SEATTLE, Washington, January 28, 2003 (ENS) - Predators and prey, such as sea otters and abalone, may need separate reserves to protect them, a new study suggests.

California's red abalone population is so low that all of the commercial fisheries and all but one of the recreational fisheries are closed. Meanwhile, California's sea otter population is at about 2,000 and is dropping by about one to two percent each year.

While the state has two marine reserves that protect the otters from people, there are none that protect the abalone from otters.

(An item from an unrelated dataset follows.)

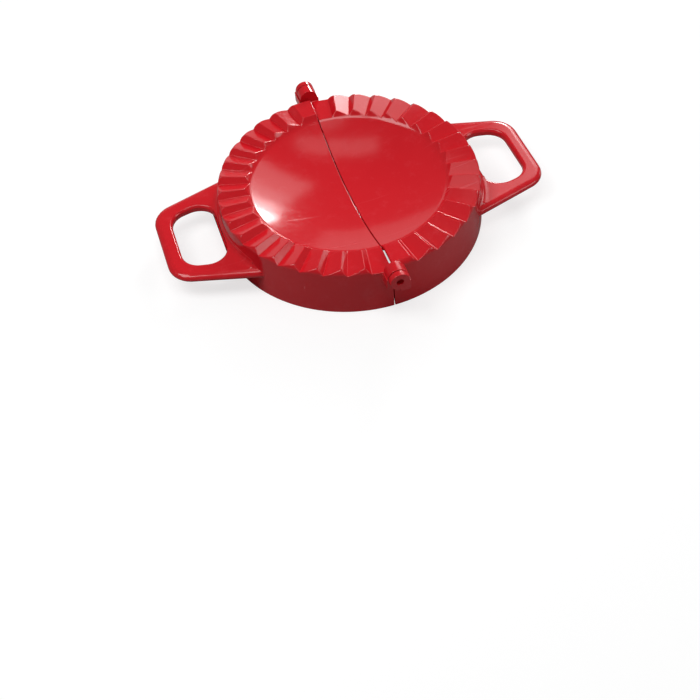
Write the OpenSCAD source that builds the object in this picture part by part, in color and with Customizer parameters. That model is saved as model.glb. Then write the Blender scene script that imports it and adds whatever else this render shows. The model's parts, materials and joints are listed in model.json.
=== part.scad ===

"We conclude that coastal marine protected areas off California cannot enhance abalone fisheries if...they also contain sea otters," said Samantha Fanshawe, who did this work while at the University of California at Santa Cruz, and is now at the United Kingdom's Marine Conservation Society. Fanshawe and her colleagues - Glenn VanBlaricom of the University of Washington in Seattle and Alice Shelly of TerraStat Consulting Group in Seattle - report their findings in the February issue of the journal "Conservation Biology."

To see if reserves can both protect the sea otters and rebuild the red abalone fisheries, the researchers studied red abalone at six sites, four with and two without sea otters. The sites with otters were off Monterey County and the sites without otters were off Sonoma County, and abalone harvesting is prohibited at all six of the sites.

The researchers determined the abundance and size of red abalone at two depth zones: "shallow," about 10 to 15 feet deep, and "deep," about 25 to 33 feet. Sea otters can dive as deep as 330 feet and so can reach abalone on both zones.

Fanshawe and her colleagues found that red abalone were far more abundant at the sites without sea otters: there were about seven times more of the abalone in the "deep" zones, and almost 20 times more in the "shallow" zones. In addition, the abalone were an average of almost two times bigger at the sites without sea otters.

The work shows that "calls for management of marine protected areas for multiple human uses may be ecologically naive, creating unattainable expectations for performance," write Fanshawe and her colleagues. The researchers call instead for single use marine reserves that focus either on ecosystem restoration or on fishery development.

This approach has been adopted in the Florida Keys National Marine Sanctuary, where managers have split a former multiple use protected area into smaller areas with goals that are less likely to conflict.